__Given material__
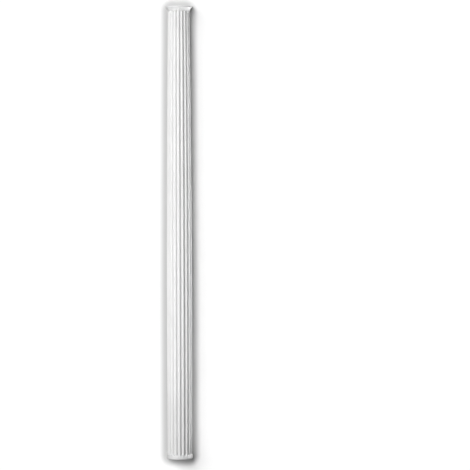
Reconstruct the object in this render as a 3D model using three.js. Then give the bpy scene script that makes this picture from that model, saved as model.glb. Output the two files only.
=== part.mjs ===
// A half column shaft: one moulded piece, half round in plan, with ten flutes, a slight swelling (entasis)
// and a flare with a square rim at each end. It is flat at the back, where it is fixed to a wall.
// Millimetres, +Z up. The front faces -Y and the flat back lies in the plane y = 0.
// The origin is the middle of the flat back.
import * as THREE from "three";
import { mergeVertices } from "three/addons/utils/BufferGeometryUtils.js";

// The shaft as a whole
const shaftLength = 2200; // from the foot's end face to the top's end face
const footRadius = 60; // plain shaft, just above the foot's flare
const widestRadius = 61.5; // at the fullest point of the swelling
const neckRadius = 52.5; // plain shaft, just under the top's flare
const widestHeight = 760; // of the fullest point, above the foot
const upperCurve = 1.75; // power of the curve from the fullest point up to the neck
const lowerCurve = 2; // power of the curve from the fullest point down to the foot

// The flared ends: a concave sweep off the shaft, then a square rim
const topRimRadius = 64;
const topRimHeight = 5;
const topSweepHeight = 22;
const footRimRadius = 64;
const footRimHeight = 6;
const footSweepHeight = 22;

// The flutes, measured at the fullest point: they narrow and grow shallower with the shaft
const fluteCount = 10; // in the half round
const filletWidth = 4.6; // the flat band between two flutes
const fluteDepth = 7;
const topFluteStop = 18.5; // from the top's end face to the flutes' round tips
const footFluteStop = 15.5; // from the foot's end face to the flutes' round tips

// How finely the faces follow the curves
const fluteFacets = 8; // across one flute
const tipRows = 4; // along a flute's round tip
const flareRows = 6; // from a rim to the flutes' tips
const shaftRows = 16; // along the straight of the flutes

const footEnd = -shaftLength / 2;
const flutePitch = Math.PI / fluteCount; // as an angle round the shaft's axis
const fluteHalfAngle = (flutePitch - filletWidth / widestRadius) / 2;
const fluteHalfWidth = fluteHalfAngle * widestRadius;

// How far a concave arc, upright where it leaves the shaft, has swept out at `rise` of its height.
function sweepOut(rise, height, reach) {
  const arcRadius = (height ** 2 + reach ** 2) / (2 * reach);
  return arcRadius - Math.sqrt(arcRadius ** 2 - Math.min(rise, height) ** 2);
}

// The radius before the flutes are cut, at a height above the foot's end face.
function uncutRadius(height) {
  const footFlare = footRimHeight + footSweepHeight;
  const topFlare = shaftLength - topRimHeight - topSweepHeight;
  if (height < footFlare)
    return footRadius + sweepOut(footFlare - height, footSweepHeight, footRimRadius - footRadius);
  if (height > topFlare)
    return neckRadius + sweepOut(height - topFlare, topSweepHeight, topRimRadius - neckRadius);
  if (height < widestHeight) {
    const down = (widestHeight - height) / (widestHeight - footFlare);
    return widestRadius - (widestRadius - footRadius) * down ** lowerCurve;
  }
  const up = (height - widestHeight) / (topFlare - widestHeight);
  return widestRadius - (widestRadius - neckRadius) * up ** upperCurve;
}

// A flute's depth where the uncut shaft has this radius: half an ellipse across, close to half a circle.
// `share` is 0 on the flute's middle line and 1 at its edge.
function fluteCut(share, radius) {
  return fluteDepth * Math.sqrt(Math.max(1 - share ** 2, 0)) * (radius / widestRadius);
}

// The upright lines that the faces hang on, from the left of the back round the front to its right.
// `turn` is the angle from the front, and `share` the place across the flute, from -1 to 1.
function uprightLines() {
  const lines = [{ turn: -Math.PI / 2, share: -1 }];
  for (let flute = 0; flute < fluteCount; flute++) {
    const middle = -Math.PI / 2 + (flute + 0.5) * flutePitch;
    for (let facet = 0; facet <= fluteFacets; facet++) {
      const share = Math.sin(((2 * facet) / fluteFacets - 1) * (Math.PI / 2));
      lines.push({ turn: middle + share * fluteHalfAngle, share });
    }
  }
  lines.push({ turn: Math.PI / 2, share: 1 });
  return lines;
}

// The points up one upright line. Every line has as many, so that they join into rows. The rows bend round the
// flutes' tips: in a flute the tip reaches past the flute's straight, and on a fillet it has no length.
function pointsUp({ turn, share }) {
  const points = [];
  const add = (height, cut) => {
    const radius = uncutRadius(height) - cut;
    points.push(new THREE.Vector3(Math.sin(turn) * radius, -Math.cos(turn) * radius, footEnd + height));
  };
  const reach = Math.sqrt(Math.max(1 - share ** 2, 0)); // of the round tip, as a share of its radius
  const footTip = fluteHalfAngle * uncutRadius(footFluteStop + fluteHalfWidth);
  const topTip = fluteHalfAngle * uncutRadius(shaftLength - topFluteStop - fluteHalfWidth);
  const footCentre = footFluteStop + footTip;
  const topCentre = shaftLength - topFluteStop - topTip;

  add(0, 0);
  for (let row = 0; row < flareRows; row++) {
    const rimTop = footRimHeight;
    add(rimTop + ((footCentre - reach * footTip - rimTop) * row) / flareRows, 0);
  }
  for (let row = 0; row < tipRows; row++) {
    const along = reach * Math.cos((row / tipRows) * (Math.PI / 2));
    const height = footCentre - along * footTip;
    add(height, fluteCut(Math.hypot(share, along), uncutRadius(height)));
  }
  for (let row = 0; row <= shaftRows; row++) {
    const height = footCentre + ((topCentre - footCentre) * row) / shaftRows;
    add(height, fluteCut(Math.abs(share), uncutRadius(height)));
  }
  for (let row = 1; row <= tipRows; row++) {
    const along = reach * Math.sin((row / tipRows) * (Math.PI / 2));
    const height = topCentre + along * topTip;
    add(height, fluteCut(Math.hypot(share, along), uncutRadius(height)));
  }
  for (let row = 1; row <= flareRows; row++) {
    const rimFoot = shaftLength - topRimHeight;
    const tipEnd = topCentre + reach * topTip;
    add(tipEnd + ((rimFoot - tipEnd) * row) / flareRows, 0);
  }
  add(shaftLength, 0);
  return points;
}

// One closed skin: the fluted front between the upright lines, the flat back, and a fan over each end face.
function shaftGeometry() {
  const lines = uprightLines().map(pointsUp);
  const rows = lines[0].length;
  const last = lines.length - 1;
  const position = [];
  const triangle = (...corners) => corners.forEach((p) => position.push(p.x, p.y, p.z));
  const quad = (a, b, c, d) => {
    triangle(a, b, c);
    triangle(a, c, d);
  };
  for (let row = 0; row + 1 < rows; row++) {
    for (let i = 0; i < last; i++)
      quad(lines[i][row], lines[i + 1][row], lines[i + 1][row + 1], lines[i][row + 1]);
    quad(lines[last][row], lines[0][row], lines[0][row + 1], lines[last][row + 1]);
  }
  for (let i = 1; i < last; i++) {
    triangle(lines[0][0], lines[i + 1][0], lines[i][0]);
    triangle(lines[0][rows - 1], lines[i][rows - 1], lines[i + 1][rows - 1]);
  }
  const geometry = new THREE.BufferGeometry();
  geometry.setAttribute("position", new THREE.Float32BufferAttribute(position, 3));
  return withoutSlivers(mergeVertices(geometry, 1e-3));
}

// Merging brings the rows of a flute's tip together where it has no length, which leaves triangles with two
// corners in one: they are taken out.
function withoutSlivers(geometry) {
  const kept = [];
  const index = geometry.index.array;
  for (let i = 0; i < index.length; i += 3) {
    const [a, b, c] = index.subarray(i, i + 3);
    if (a !== b && b !== c && c !== a) kept.push(a, b, c);
  }
  geometry.setIndex(kept);
  geometry.computeVertexNormals();
  return geometry;
}

const primedFoam = new THREE.MeshStandardMaterial({
  color: 0xf3f2ef,
  roughness: 0.55,
  metalness: 0,
  flatShading: true,
});
const shaft = new THREE.Mesh(shaftGeometry(), primedFoam);
shaft.name = "half_column_shaft";

const halfColumn = new THREE.Group();
halfColumn.add(shaft);
export default halfColumn;
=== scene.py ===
import bmesh
import bpy
import math
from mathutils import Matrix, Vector


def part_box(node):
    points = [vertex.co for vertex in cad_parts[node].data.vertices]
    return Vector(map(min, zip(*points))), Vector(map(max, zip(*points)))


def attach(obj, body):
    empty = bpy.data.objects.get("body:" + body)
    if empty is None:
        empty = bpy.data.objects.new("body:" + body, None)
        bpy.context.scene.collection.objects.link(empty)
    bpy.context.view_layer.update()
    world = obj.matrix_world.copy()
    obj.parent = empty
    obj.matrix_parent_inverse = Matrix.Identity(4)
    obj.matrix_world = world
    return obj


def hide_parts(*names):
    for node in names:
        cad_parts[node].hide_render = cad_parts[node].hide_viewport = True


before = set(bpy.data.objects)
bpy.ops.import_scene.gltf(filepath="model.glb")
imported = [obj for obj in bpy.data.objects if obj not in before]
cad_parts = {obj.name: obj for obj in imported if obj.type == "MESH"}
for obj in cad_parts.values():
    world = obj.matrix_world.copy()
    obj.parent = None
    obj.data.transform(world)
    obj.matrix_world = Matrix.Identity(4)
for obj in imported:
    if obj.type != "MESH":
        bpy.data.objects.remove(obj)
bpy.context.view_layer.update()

mm = 0.001
shaftNode = "half_column_shaft"
lowCorner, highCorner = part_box(shaftNode)


# Helpers

def hexColour(hexText):
    parts = [int(hexText[i:i + 2], 16) / 255 for i in (1, 3, 5)]
    linear = [p / 12.92 if p <= 0.04045 else ((p + 0.055) / 1.055) ** 2.4 for p in parts]
    return (*linear, 1.0)


def addNode(tree, kind, settings=None, links=None):      # a socket whose name isn't its own goes by number
    node = tree.nodes.new(kind)
    for name, value in (settings or {}).items():
        if name in node.inputs:
            node.inputs[name].default_value = value
        else:
            setattr(node, name, value)
    for name, source in (links or {}).items():
        tree.links.new(source, node.inputs[name])
    return node


def newMaterial(name):
    material = bpy.data.materials.new(name)
    material.use_nodes = True
    material.node_tree.nodes.clear()
    return material, material.node_tree


# Camera

cameraPlan = {
    "photoSize": 470,            # pixels, both ways
    "topRow": 6.65,              # where the ends of the shaft's back stand in the photograph, pixels
    "footRow": 457.5,
    "column": 179.2,             # where its middle line stands
    "roll": 0.11,                # degrees: the photographed shaft leans a little to the left
    "distance": 9.6,             # metres to the wall: near enough for the foot's rim to bow by two pixels
    "height": 0.37,              # metres above the shaft's middle
    "filmWidth": 36.0,           # millimetres
    "farClip": 100,              # metres
    "rounds": 12,                # of working out the focal length and the tilt from each other
}


def makeCamera(plan):
    middle = plan["photoSize"] / 2
    topUp, footUp = middle - plan["topRow"], middle - plan["footRow"]
    toTop = math.atan((highCorner[2] - plan["height"]) / plan["distance"])
    toFoot = math.atan((lowCorner[2] - plan["height"]) / plan["distance"])
    tilt = 0.0
    for turn in range(plan["rounds"]):       # they put both ends on their rows
        focal = (topUp - footUp) / (math.tan(toTop - tilt) - math.tan(toFoot - tilt))
        tilt = toTop - math.atan(topUp / focal)
    yaw = math.atan((middle - plan["column"]) / focal)
    data = bpy.data.cameras.new("camera")
    data.sensor_width = plan["filmWidth"]
    data.lens = plan["filmWidth"] * focal / plan["photoSize"]
    data.clip_end = plan["farClip"]
    camera = bpy.data.objects.new("camera", data)
    camera.location = (0, -plan["distance"], plan["height"])
    camera.rotation_euler = (math.radians(90) + tilt, math.radians(plan["roll"]), -yaw)
    bpy.context.scene.collection.objects.link(camera)
    bpy.context.scene.camera = camera


makeCamera(cameraPlan)
print("camera set")


# The shaft: one skin of rows and upright lines, finer than the solid and with its edges rounded by the mould

shaftPlan = {
    "footRadius": 60.0,          # millimetres, all of them
    "widestRadius": 61.5,
    "neckRadius": 52.5,
    "widestHeight": 760,
    "upperCurve": 1.75,          # powers of the swelling's curves
    "lowerCurve": 2,
    "topRimHeight": 5.0,
    "topSweepHeight": 22,
    "footRimHeight": 6.0,
    "footSweepHeight": 22,
    "fluteCount": 10,
    "filletWidth": 4.6,
    "fluteDepth": 7.0,
    "topFluteStop": 18.5,
    "footFluteStop": 15.5,
    "arrisRound": 1.4,           # radius of the rounded edge between a flute and a fillet
    "rimRound": 0.8,             # radius of the rims' rounded edges
    "arcSteps": 10,              # across half a flute
    "arrisSteps": 6,
    "filletSteps": 3,
    "flareSteps": 16,
    "rimSteps": 4,
    "lengthSteps": 48,
    "mergeWithin": 0.002,        # points closer than this become one
}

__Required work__
Extract from the data every line where "collection" shows up.

__Task answer__
        bpy.context.scene.collection.objects.link(empty)
    bpy.context.scene.collection.objects.link(camera)